Gorski erklärte das besonders repressive Vorgehen der Polizei in Deutschland damit, dass es hierzulande keine Lobby für die palästinensische Sache gebe. Weder die gewählten Parteien noch die großen Nichtregierungsorganisationen bezögen klar Stellung zum Völkermord in Palästina und der Repression in Deutschland. Somit habe die Polizei freie Hand auf den Straßen. Die Taktik des Staates bezeichnete der Berliner Anwalt als „bürokratische Gewalt“: Es gehe darum, möglichst viele Demonstranten mit trivialen Rechtsfällen und Gerichtsgebühren zu überschütten, um die Bewegung zu lähmen und auszubluten. In der anschließenden Diskussion ging es unter anderem um alternative Formen des Protests, um diesem Mechanismus zu entgehen.
Im Gerichtssaal sei immer häufiger zu beobachten, dass nicht-rechtliche Begriffe wie „Staatsräson“ oder das „Existenzrecht Israels“ verwendet würden, um Aktivisten strafrechtlich zu verfolgen. Laut Gorski herrsche im juristischen und polizeilichen Apparat großes Unwissen über Zionismus und palästinensischen Widerstand. In den letzten Wochen habe es beispielsweise sechs Freisprüche für Personen gegeben, denen die Verwendung des Slogans „Vom Fluss bis zum Meer“ vorgeworfen worden war. Nach eingehender Prüfung konnte weder nachgewiesen werden, dass dieser Slogan von der verbotenen Hamas stammt, noch dass Staaten ein gesetzlich verankertes „Existenzrecht“ haben. Darum ist es laut Gorski so wichtig, historische Fakten vor Gericht einzubringen und auf einer politisch-juristischen Grundlage zu argumentieren. Es gehe darum, Mythen um die Situation in Palästina zu entlarven und Ereignisse, die von den deutschen Medien verzerrt dargestellt werden, richtig einzuordnen.

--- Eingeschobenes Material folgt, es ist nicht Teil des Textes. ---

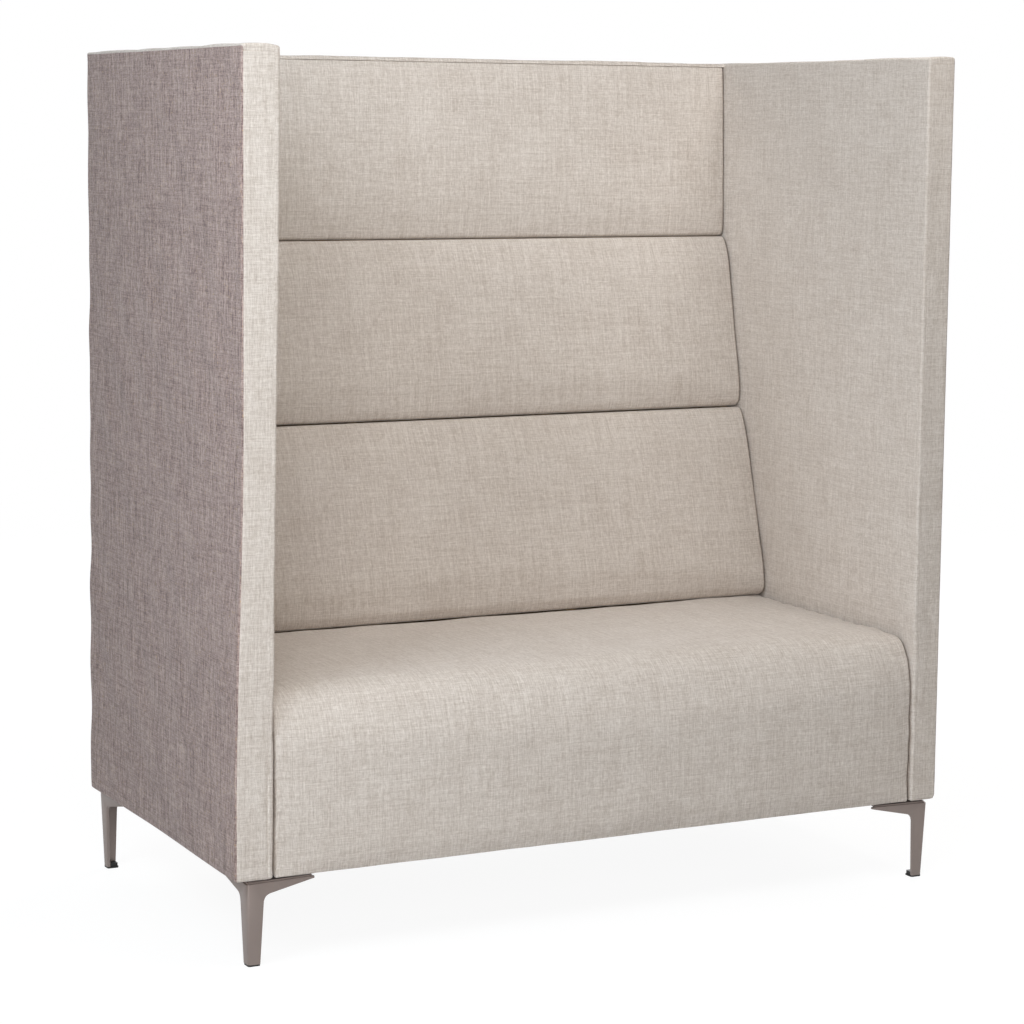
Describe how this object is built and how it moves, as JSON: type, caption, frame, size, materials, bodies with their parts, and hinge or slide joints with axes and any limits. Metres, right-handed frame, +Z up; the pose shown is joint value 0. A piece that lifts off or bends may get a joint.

Der irische Anwalt Magennis hat sich in den letzten Monaten unter anderem für Beschäftigte eingesetzt, die wegen ihrer Solidarität mit Palästina entlassen wurden. Er ist zudem einer der Anwälte in dem laufenden Gerichtsverfahren zur Aufhebung der Einstufung der Hamas als terroristische Organisation in Britannien. Diesen Rechtsstreit hält er auch deshalb für wichtig und notwendig, weil die Repression gegen die Solidaritätsbewegung häufig durch die Diskreditierung des palästinensischen Widerstands gerechtfertigt werde. Ähnlich wie Gorski betonte Magennis die Notwendigkeit, vor Gericht politisch und prinzipienfest aufzutreten, die Brutalität der israelischen Besatzungspolitik aufzudecken und zu zeigen, warum Widerstand gerechtfertigt ist.